|
|
Özgürlük mü sansür mü?
Düşünce ve yayımına yönelik yasalar, nedense hep gündemin başka konulara odaklandığı zamanlarda çıkarılmak istenir. O dönemdeki birkaç olay da meze yapılır; bir anda "tepki" yasasına dönüşür. İş bir noktaya gelip dumanı tütmeye başladığında da "bu da nereden çıktı" anlayışı ile herkesi ayağa kaldırır.
Temiz internet Gazetemiz SABAH'ın dün düzenlediği 'Temiz İnternet Konferansı' nda konuşulanlardan yola çıkarsak, Meclis'e sevk edilen internet yasa tasarısı da böyle bir sonuç doğuracak... Buna neden de yasa tasarısının "bilişim suçlarını" değil de "internet denetimini" sağlamayı amaç edinmesi... Bir de, teknolojik gelişmelerin hiç olmayacağı varsayımıyla hareket edilmesi... Örneğin, dün "Temiz İnternet" konferansına katılan bürokratlar, Çin'de internetin 30 bin görevli tarafından denetlendiğinden söz etti. Tasarı yasalaştığında, Telekomünikasyon Kurumu bünyesinde benzer bir birimin oluşturulacağını bildirdi. İnternet yayınlarının bu birim personeli tarafından izleneceğini, suç unsuru olabilecek bilgi verenleri "gri listeye" alacaklarını, hukukçuların da gereğini yerine getireceklerini söyledi. Bürokratların hemen ardından söz alan mynet yöneticisi Emre Kurttepeli'nin verdiği şu bilgiler ise yapılmak istenenin olanaksızlığını göstermeye yetti: "Sitemize her saniyede 3 bin 700 sayfa, her dört saniyede de bir fotoğraf ekleniyor..." Bu bilgilerden sonra şu sorunun yanıtını aramak lazım. "Bu kadar bilgiyi kaç kişi ne kadar zaman içinde denetleyebilir..." Veya, "Yarın televizyon gibi internet yayını havaya çıktığında, kim neyi nereden denetler?" Bunlar tabi ki, "bırakınız yapsınlar, bırakınız geçsinler" anlamına gelmiyor. "Temiz internet" kullanımını sağlamak, herkesin önüne gelene küfür etmesini, kirli bilgi dağıtımını engellemek için yasal önlemlere tabii ki ihtiyaç duyuluyor. Ancak, bilginin etrafını çevirerek, toplu kullanım sağlayıcılarına da yasaklar getirerek çözüm bulunamayacağını görmek gerek...

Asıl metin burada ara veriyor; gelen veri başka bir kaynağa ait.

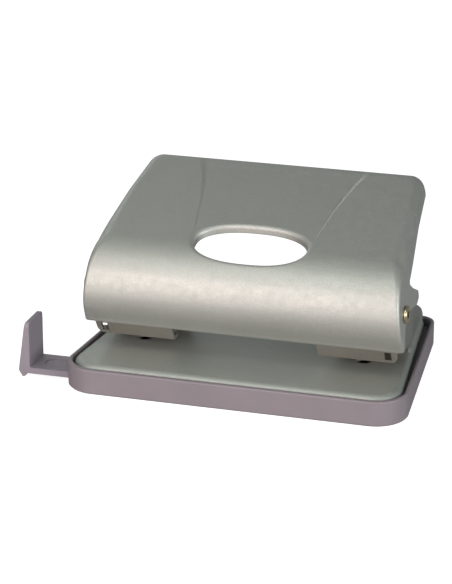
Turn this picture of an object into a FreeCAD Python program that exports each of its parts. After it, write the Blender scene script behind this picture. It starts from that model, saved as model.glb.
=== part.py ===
"""Two-hole desk paper punch, built as separate pieces.

Frame: millimetres, +Z up, +X to the right along the row of holes, +Y to the rear.
The origin is the centre of the chip tray's underside, on the desk.
The lever swings on two rivets near the front; its free end is at the rear.
"""
import FreeCAD
import Part
import math
import os

V = FreeCAD.Vector

# ---- driving dimensions -------------------------------------------------------------
HOLE_PITCH = 80.0           # standard spacing of two filing holes
HOLE_MARGIN = 12.0          # hole centre to paper edge
PIN_R = 2.75                # 5.5 mm holes
PUNCH_Y = -8.5              # row of holes
STOP_Y = PUNCH_Y + HOLE_MARGIN
SHEET = 1.2                 # steel of plate, ears and brackets
LEVER_SHEET = 1.0           # steel of the lever

# chip tray
TRAY_FRONT = -42.5
TRAY_REAR = 42.5
TRAY_HALF_FRONT = 61.6      # half width at the front edge line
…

Devletin kontrolü Daha ilerisi, Avrupa Konseyi Bakanlar Konseyi'nin 28 Mayıs 2003 tarihli "İnternet İletişim Özgürlüğü Deklarasyonu" ndaki şu cümleyi de iyi okumak lazım: "İnternet yayınlarına devlet önceden kontrolde bulunamaz..." Hatta, yayınların içeriğini dahi kontrol edemez. Tekrar edelim; bu "Yasal bir düzenleme yapılmasın" anlamına gelmiyor. Özellikle çocukların korunması için okul, kütüphane, internet kafe gibi yerlerde filtreleme, engel koyma sistemlerinin kurulması şart. Ama bunu yaparken Çin'i örnek almaya kalktığınızda, interneti denetlemek için alınacak personel sayısının, kullanıcılardan fazla olacağını da görmek lazım.